RECORDED INFORMATION —
┌──
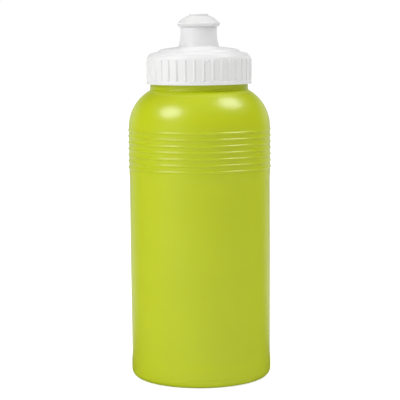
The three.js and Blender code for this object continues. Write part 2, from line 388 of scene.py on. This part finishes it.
def bottle_outline():
    """From the middle of the raised base, up the outside, over the rim and down the inside."""
    ring_foot = TOP_RING - (RING_COUNT - 1) * RING_PITCH - RING_HALF_WIDTH
    base = rounded(
        [
            (0, 3.4, 0),
            (10, 3.2, 0),
            (18, 2.4, 4),
            (24.2, 1.5, 1.2),
            (25.6, 0, 0.5),
            (BAND_RADIUS, 0, 3.8),
            (BAND_RADIUS, CREASE_HEIGHT, 0),
        ]
    )
    crease = [
        (BAND_RADIUS - CREASE_DEPTH, CREASE_HEIGHT + 0.18),
        (BAND_RADIUS, CREASE_HEIGHT + 0.4),
    ]
    wall = rounded(
        [
            (BAND_RADIUS, CREASE_HEIGHT + 0.7, 0),
            (BAND_RADIUS, 8.5, 6),
            (PANEL_LOW_RADIUS, 12, 6),
            (PANEL_RADIUS, 60, 0),
            (PANEL_RADIUS, 103.5, 3),
            (GRIP_RADIUS, 105.5, 3),
            (GRIP_RADIUS, ring_foot - RING_EASE, 0),
        ]
    )
    neck = rounded(
        [
            (COLLAR_RADIUS, COLLAR_TOP - 1.5, 0),
            (COLLAR_RADIUS, COLLAR_TOP, 0.3),
            (NECK_RADIUS, COLLAR_TOP + 0.5, 0.3),
            (NECK_RADIUS, COLLAR_TOP + 1, 0),
        ]
    )
    finish = straight((NECK_RADIUS, COLLAR_TOP + 1), (NECK_RADIUS, BODY_HIGH.z - 1), 0.2)
    rim = rounded(
        [
            (NECK_RADIUS, BODY_HIGH.z - 1, 0),
            (NECK_RADIUS, BODY_HIGH.z, 0.3),
            (BORE_RADIUS, BODY_HIGH.z, 0.3),
            (BORE_RADIUS, BODY_HIGH.z - 6, 0),
        ]
    )
    inner_radius = SHOULDER["radius"] - WALL
    bore_angle = math.degrees(math.acos((BORE_RADIUS - SHOULDER["centre"]) / inner_radius))
    inside = arc(SHOULDER["centre"], SHOULDER["height"], inner_radius, bore_angle, 0, 20)
    floor = rounded(
        [
            (PANEL_RADIUS - WALL, 60, 0),
            (PANEL_LOW_RADIUS - WALL, 12, 0),
            (PANEL_LOW_RADIUS - WALL, 1.5, 2),
            (25.5, 1.6, 1),
            (24, 3.0, 1),
            (12, 4.5, 6),
            (0, 4.9, 0),
        ]
    )
    return base + crease + wall + grip_rows() + shoulder_rows() + neck + finish + rim + inside + floor


def bottle_relief(angle, radius, height):
    """The neck's thread, the mould's seam, and the ridge pinched off across the raised base."""
    outwards = upwards = 0.0
    if height > COLLAR_TOP and NECK_RADIUS - 0.1 < radius < COLLAR_RADIUS:
        full = COLLAR_RADIUS - NECK_RADIUS
        outwards += full * thread_height(angle, height, 0.0, THREAD_START)
    elif 0 < height < COLLAR_TOP and radius > PANEL_LOW_RADIUS - 0.3:
        aside = radius * abs(math.remainder(angle, math.pi))
        outwards += SEAM["height"] * bell(aside, SEAM["half_width"])
    elif radius < 22 and height < 3.45:
        across = bell(radius * abs(math.sin(angle)), PINCH["half_width"], PINCH["half_crest"])
        along = bell(radius * abs(math.cos(angle)), PINCH["half_length"], PINCH["half_level"])
        upwards -= PINCH["height"] * across * along
    return outwards, upwards


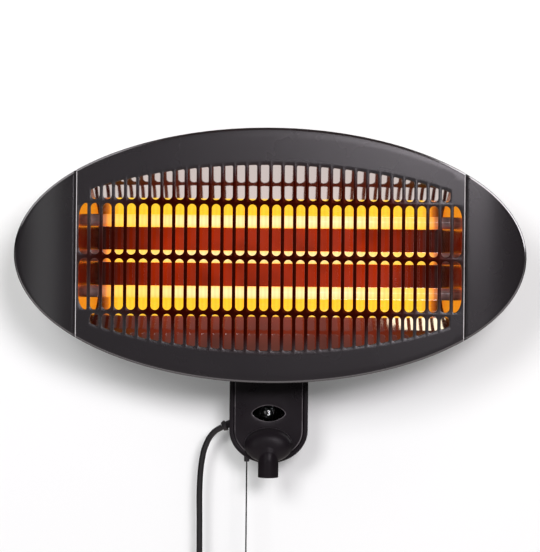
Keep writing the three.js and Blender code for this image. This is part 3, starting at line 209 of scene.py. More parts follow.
└──
TASK STATEMENT —
Take the entries above and copy them out exactly.

TASK RESULT —
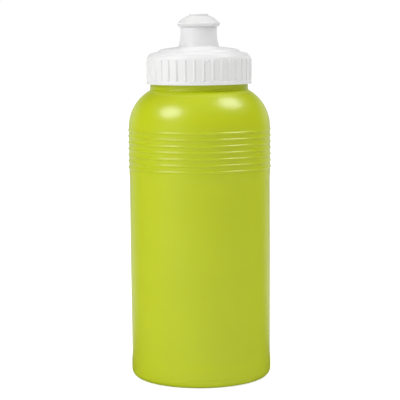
The three.js and Blender code for this object continues. Write part 2, from line 388 of scene.py on. This part finishes it.
def bottle_outline():
    """From the middle of the raised base, up the outside, over the rim and down the inside."""
    ring_foot = TOP_RING - (RING_COUNT - 1) * RING_PITCH - RING_HALF_WIDTH
    base = rounded(
        [
            (0, 3.4, 0),
            (10, 3.2, 0),
            (18, 2.4, 4),
            (24.2, 1.5, 1.2),
            (25.6, 0, 0.5),
            (BAND_RADIUS, 0, 3.8),
            (BAND_RADIUS, CREASE_HEIGHT, 0),
        ]
    )
    crease = [
        (BAND_RADIUS - CREASE_DEPTH, CREASE_HEIGHT + 0.18),
        (BAND_RADIUS, CREASE_HEIGHT + 0.4),
    ]
    wall = rounded(
        [
            (BAND_RADIUS, CREASE_HEIGHT + 0.7, 0),
            (BAND_RADIUS, 8.5, 6),
            (PANEL_LOW_RADIUS, 12, 6),
            (PANEL_RADIUS, 60, 0),
            (PANEL_RADIUS, 103.5, 3),
            (GRIP_RADIUS, 105.5, 3),
            (GRIP_RADIUS, ring_foot - RING_EASE, 0),
        ]
    )
    neck = rounded(
        [
            (COLLAR_RADIUS, COLLAR_TOP - 1.5, 0),
            (COLLAR_RADIUS, COLLAR_TOP, 0.3),
            (NECK_RADIUS, COLLAR_TOP + 0.5, 0.3),
            (NECK_RADIUS, COLLAR_TOP + 1, 0),
        ]
    )
    finish = straight((NECK_RADIUS, COLLAR_TOP + 1), (NECK_RADIUS, BODY_HIGH.z - 1), 0.2)
    rim = rounded(
        [
            (NECK_RADIUS, BODY_HIGH.z - 1, 0),
            (NECK_RADIUS, BODY_HIGH.z, 0.3),
            (BORE_RADIUS, BODY_HIGH.z, 0.3),
            (BORE_RADIUS, BODY_HIGH.z - 6, 0),
        ]
    )
    inner_radius = SHOULDER["radius"] - WALL
    bore_angle = math.degrees(math.acos((BORE_RADIUS - SHOULDER["centre"]) / inner_radius))
    inside = arc(SHOULDER["centre"], SHOULDER["height"], inner_radius, bore_angle, 0, 20)
    floor = rounded(
        [
            (PANEL_RADIUS - WALL, 60, 0),
            (PANEL_LOW_RADIUS - WALL, 12, 0),
            (PANEL_LOW_RADIUS - WALL, 1.5, 2),
            (25.5, 1.6, 1),
            (24, 3.0, 1),
            (12, 4.5, 6),
            (0, 4.9, 0),
        ]
    )
    return base + crease + wall + grip_rows() + shoulder_rows() + neck + finish + rim + inside + floor


def bottle_relief(angle, radius, height):
    """The neck's thread, the mould's seam, and the ridge pinched off across the raised base."""
    outwards = upwards = 0.0
    if height > COLLAR_TOP and NECK_RADIUS - 0.1 < radius < COLLAR_RADIUS:
        full = COLLAR_RADIUS - NECK_RADIUS
        outwards += full * thread_height(angle, height, 0.0, THREAD_START)
    elif 0 < height < COLLAR_TOP and radius > PANEL_LOW_RADIUS - 0.3:
        aside = radius * abs(math.remainder(angle, math.pi))
        outwards += SEAM["height"] * bell(aside, SEAM["half_width"])
    elif radius < 22 and height < 3.45:
        across = bell(radius * abs(math.sin(angle)), PINCH["half_width"], PINCH["half_crest"])
        along = bell(radius * abs(math.cos(angle)), PINCH["half_length"], PINCH["half_level"])
        upwards -= PINCH["height"] * across * along
    return outwards, upwards


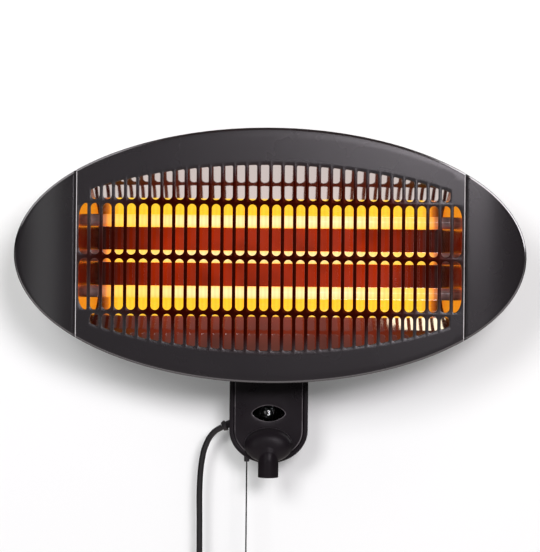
Keep writing the three.js and Blender code for this image. This is part 3, starting at line 209 of scene.py. More parts follow.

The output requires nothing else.